MacIntyre argues that traditions live or die by “the exercise or lack of exercise of the relevant virtues,” in part by sustaining the relationships necessary for those virtues to be lived out. The loss of this community, he argues, is catastrophic for our civilization. In fact, he likens the present day to the last days of the Roman Empire, and says “our lack of consciousness” of this “constitutes part of our predicament.” MacIntyre looks forward to “a new — and very different — St. Benedict” to appear among us to help establish communities where the virtues can be embodied and embedded amid the darkness.

Nisbet, writing in 1953, also likens the atomization of the current age to the fall of Rome, and says: “Where there is widespread conviction that community has been lost, there will be a conscious quest for community in the form of association that seems to promise the greatest moral refuge.”

MacIntyre is correct that a big part of our problem is that people are misled by the niceness (as pleasant as that is) of people into misreading the lack of defenses our society has against anarchy. A smaller but still significant part of the problem is that people imagine that the only alternative is to head for the hills and stockpile tuna and ammo. There is a middle ground. The task of traditionalist conservatives is to think hard about how to form these neo-Benedictine communities (“Benedictine” not in the literal Roman Catholic monastic sense, but in the MacIntyrean sense), not as utopian communities, but as a practical and sane response to the soft barbarism of contemporary society, to which the Brooks column attests.

Is this a solution? I don’t know. I’ve been mulling this over for years now, and I can’t see how to get from where we are now to where we need to be. If you have any ideas, let’s hear them. Or if you have a better idea for forming associations that “promise the greatest moral refuge” than what I call the Benedict Option, I’m all ears.

UPDATE: A reader points to this thoughtful comment from James K.A. Smith, who is critical of Smith’s position. Excerpt:

More importantly, appreciating this point–that behavior and action (which are surely the most relevant measures if one is talking about “morality”) are often driven by unconscious habits and desires–generates a very different response to the problem. Smith, ever-the-evangelical (despite his recent conversion to Roman Catholicism), still tends to think that what these young people need is more teaching–more religious “instruction” in doctrines, beliefs, and moral standards. But Brooks’ own argument in The Social Animal should lead us to suspect that this would be an insufficient response. What is really needed is the education of their loves, and that, as Brooks himself knows, takes practice: it takes the ethos of a community with embodied rituals and practices that inscribe virtue–not just the intellectual capacity to parse some moral dilemma, but the wants that pull us toward ends that are good (see The Social Animal, pp. 111-112).

I take James Smith’s point, but isn’t it also true that if young people aren’t raised to know what virtue is, they can’t be taught to love it?
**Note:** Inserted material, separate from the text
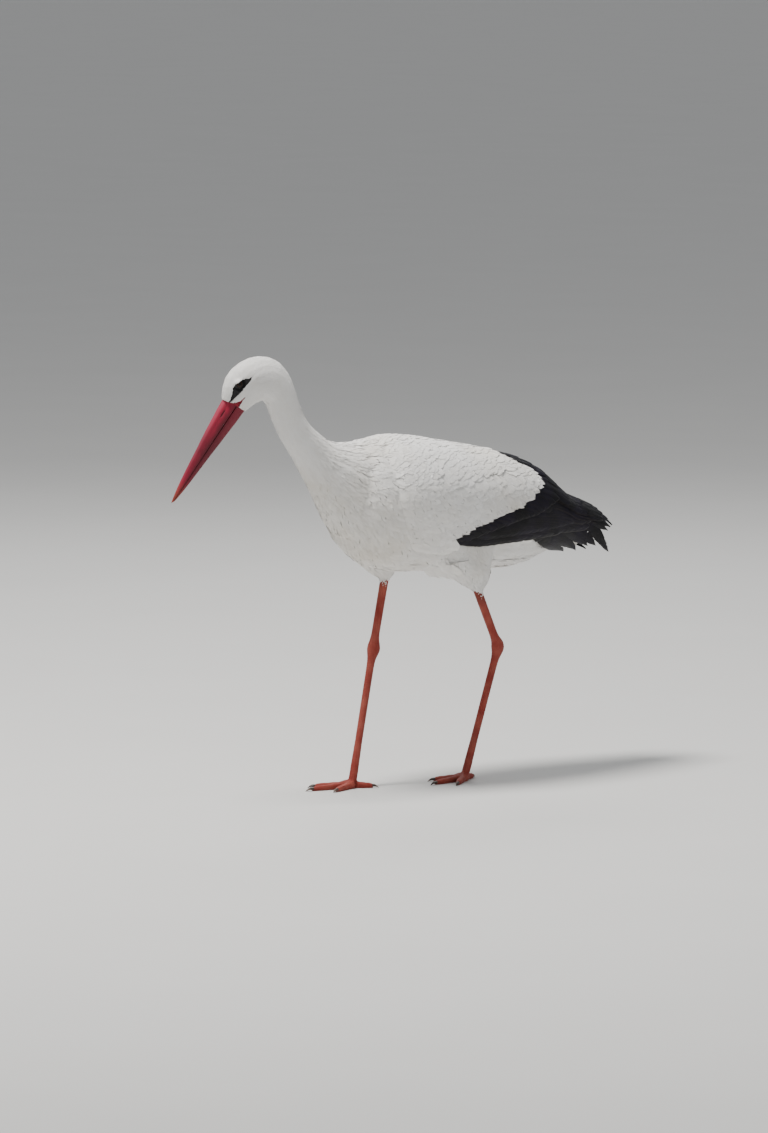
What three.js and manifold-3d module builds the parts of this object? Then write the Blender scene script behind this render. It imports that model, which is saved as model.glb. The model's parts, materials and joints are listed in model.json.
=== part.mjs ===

I mean, if these kids believe that the habits and beliefs they endorse are mere preferences, and that there’s no way to say why loving A is more or less reasonable than loving not-A, then aren’t they on just as shaky ground as they would be if their commitment to virtue was only in their heads, not in their habits? I don’t think it’s necessary for a person to have to give an exhaustive account of why lying is wrong in order for that belief to be ingrained in their hearts, and directive of their conduct. But if a person has no sense that the moral law “lying is wrong” is connected to something beyond personal preference, then his allegiance to that law is tenuous.